#### Dataset section

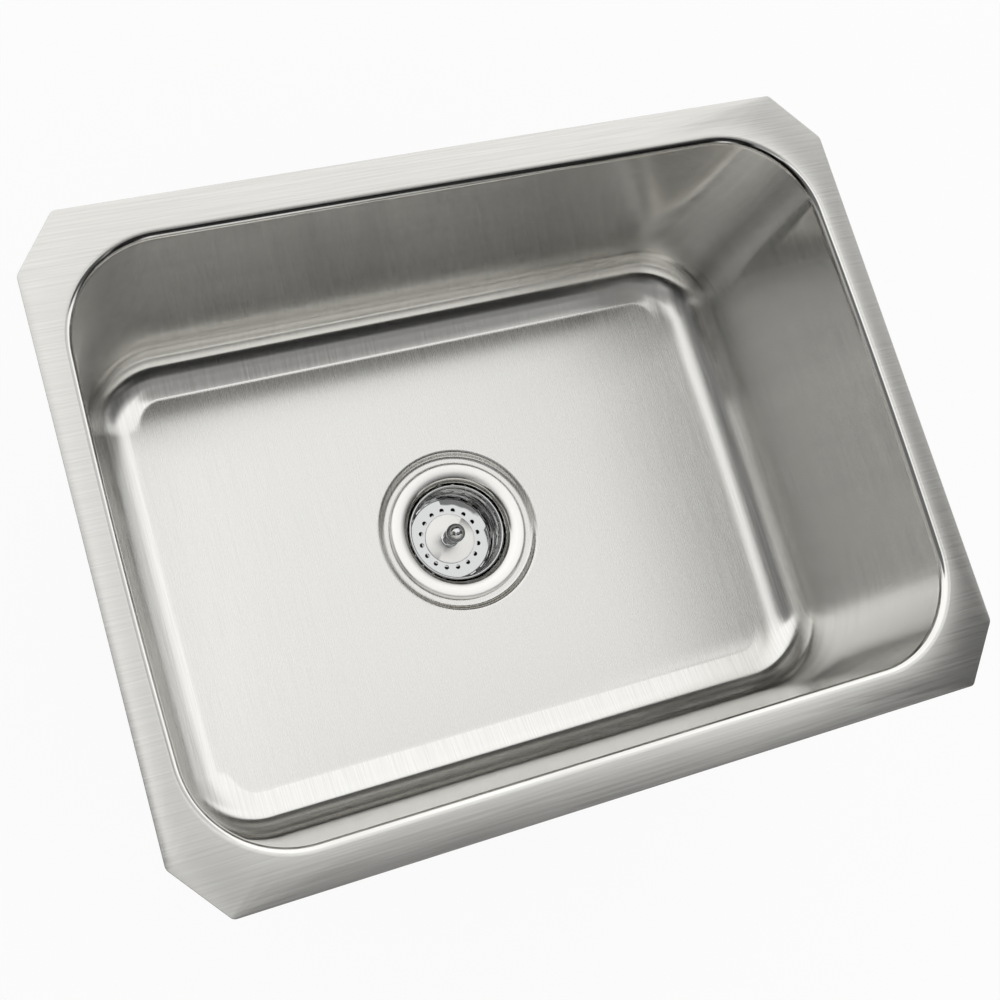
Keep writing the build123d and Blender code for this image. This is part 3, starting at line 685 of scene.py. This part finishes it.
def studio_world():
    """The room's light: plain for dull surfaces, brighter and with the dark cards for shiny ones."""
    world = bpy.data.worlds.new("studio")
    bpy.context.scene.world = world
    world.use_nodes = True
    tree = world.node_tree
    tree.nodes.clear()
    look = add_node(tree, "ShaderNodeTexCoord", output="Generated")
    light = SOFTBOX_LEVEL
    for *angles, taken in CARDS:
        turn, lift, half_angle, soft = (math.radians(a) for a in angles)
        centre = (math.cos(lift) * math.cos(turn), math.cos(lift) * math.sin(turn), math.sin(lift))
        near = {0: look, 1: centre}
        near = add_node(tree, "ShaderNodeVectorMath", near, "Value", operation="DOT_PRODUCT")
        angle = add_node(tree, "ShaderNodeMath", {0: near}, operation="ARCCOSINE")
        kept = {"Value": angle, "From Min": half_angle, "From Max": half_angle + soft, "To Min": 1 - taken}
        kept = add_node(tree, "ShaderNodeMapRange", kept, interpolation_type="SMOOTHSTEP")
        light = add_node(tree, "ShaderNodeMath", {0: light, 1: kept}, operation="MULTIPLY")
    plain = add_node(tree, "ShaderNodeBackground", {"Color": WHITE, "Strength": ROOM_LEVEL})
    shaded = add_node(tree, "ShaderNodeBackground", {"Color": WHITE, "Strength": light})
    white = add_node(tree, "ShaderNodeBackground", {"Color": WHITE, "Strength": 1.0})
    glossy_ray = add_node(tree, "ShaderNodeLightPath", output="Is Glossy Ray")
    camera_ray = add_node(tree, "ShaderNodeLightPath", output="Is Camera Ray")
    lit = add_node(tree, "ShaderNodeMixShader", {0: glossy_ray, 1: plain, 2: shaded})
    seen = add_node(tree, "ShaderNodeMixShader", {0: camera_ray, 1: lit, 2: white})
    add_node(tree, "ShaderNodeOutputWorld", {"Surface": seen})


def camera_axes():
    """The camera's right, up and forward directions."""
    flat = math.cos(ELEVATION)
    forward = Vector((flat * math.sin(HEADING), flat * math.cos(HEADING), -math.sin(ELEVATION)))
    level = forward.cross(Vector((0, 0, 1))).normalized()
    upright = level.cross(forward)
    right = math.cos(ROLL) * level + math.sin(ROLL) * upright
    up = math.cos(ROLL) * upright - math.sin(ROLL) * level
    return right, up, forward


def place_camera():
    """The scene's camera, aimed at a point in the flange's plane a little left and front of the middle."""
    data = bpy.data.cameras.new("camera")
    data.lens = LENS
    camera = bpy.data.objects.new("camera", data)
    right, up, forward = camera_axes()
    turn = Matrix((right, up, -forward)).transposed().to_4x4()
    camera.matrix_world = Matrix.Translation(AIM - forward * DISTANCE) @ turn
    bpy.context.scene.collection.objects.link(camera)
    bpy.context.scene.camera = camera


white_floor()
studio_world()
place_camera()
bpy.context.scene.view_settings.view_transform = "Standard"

########

* Written problem:
Return what is listed above, exactly and completely.

* Final result:
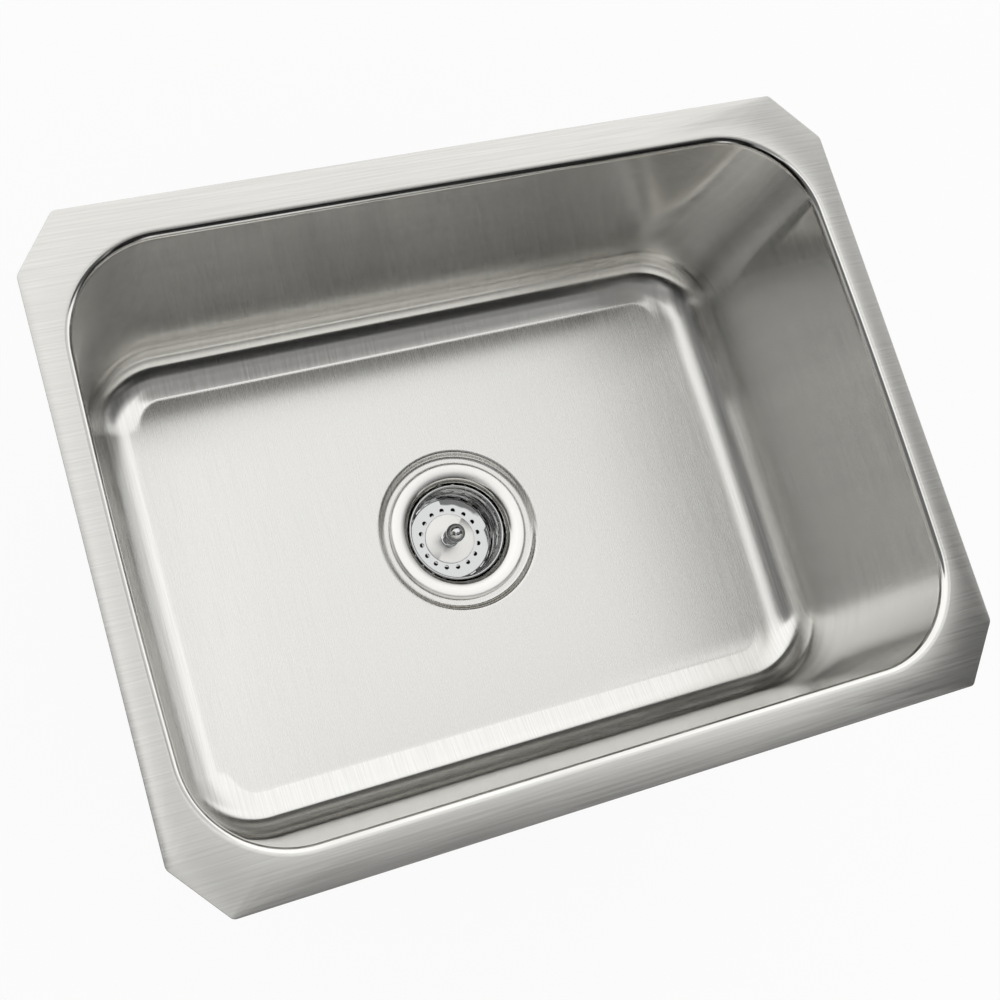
Keep writing the build123d and Blender code for this image. This is part 3, starting at line 685 of scene.py. This part finishes it.
def studio_world():
    """The room's light: plain for dull surfaces, brighter and with the dark cards for shiny ones."""
    world = bpy.data.worlds.new("studio")
    bpy.context.scene.world = world
    world.use_nodes = True
    tree = world.node_tree
    tree.nodes.clear()
    look = add_node(tree, "ShaderNodeTexCoord", output="Generated")
    light = SOFTBOX_LEVEL
    for *angles, taken in CARDS:
        turn, lift, half_angle, soft = (math.radians(a) for a in angles)
        centre = (math.cos(lift) * math.cos(turn), math.cos(lift) * math.sin(turn), math.sin(lift))
        near = {0: look, 1: centre}
        near = add_node(tree, "ShaderNodeVectorMath", near, "Value", operation="DOT_PRODUCT")
        angle = add_node(tree, "ShaderNodeMath", {0: near}, operation="ARCCOSINE")
        kept = {"Value": angle, "From Min": half_angle, "From Max": half_angle + soft, "To Min": 1 - taken}
        kept = add_node(tree, "ShaderNodeMapRange", kept, interpolation_type="SMOOTHSTEP")
        light = add_node(tree, "ShaderNodeMath", {0: light, 1: kept}, operation="MULTIPLY")
    plain = add_node(tree, "ShaderNodeBackground", {"Color": WHITE, "Strength": ROOM_LEVEL})
    shaded = add_node(tree, "ShaderNodeBackground", {"Color": WHITE, "Strength": light})
    white = add_node(tree, "ShaderNodeBackground", {"Color": WHITE, "Strength": 1.0})
    glossy_ray = add_node(tree, "ShaderNodeLightPath", output="Is Glossy Ray")
    camera_ray = add_node(tree, "ShaderNodeLightPath", output="Is Camera Ray")
    lit = add_node(tree, "ShaderNodeMixShader", {0: glossy_ray, 1: plain, 2: shaded})
    seen = add_node(tree, "ShaderNodeMixShader", {0: camera_ray, 1: lit, 2: white})
    add_node(tree, "ShaderNodeOutputWorld", {"Surface": seen})


def camera_axes():
    """The camera's right, up and forward directions."""
    flat = math.cos(ELEVATION)
    forward = Vector((flat * math.sin(HEADING), flat * math.cos(HEADING), -math.sin(ELEVATION)))
    level = forward.cross(Vector((0, 0, 1))).normalized()
    upright = level.cross(forward)
    right = math.cos(ROLL) * level + math.sin(ROLL) * upright
    up = math.cos(ROLL) * upright - math.sin(ROLL) * level
    return right, up, forward


def place_camera():
    """The scene's camera, aimed at a point in the flange's plane a little left and front of the middle."""
    data = bpy.data.cameras.new("camera")
    data.lens = LENS
    camera = bpy.data.objects.new("camera", data)
    right, up, forward = camera_axes()
    turn = Matrix((right, up, -forward)).transposed().to_4x4()
    camera.matrix_world = Matrix.Translation(AIM - forward * DISTANCE) @ turn
    bpy.context.scene.collection.objects.link(camera)
    bpy.context.scene.camera = camera


white_floor()
studio_world()
place_camera()
bpy.context.scene.view_settings.view_transform = "Standard"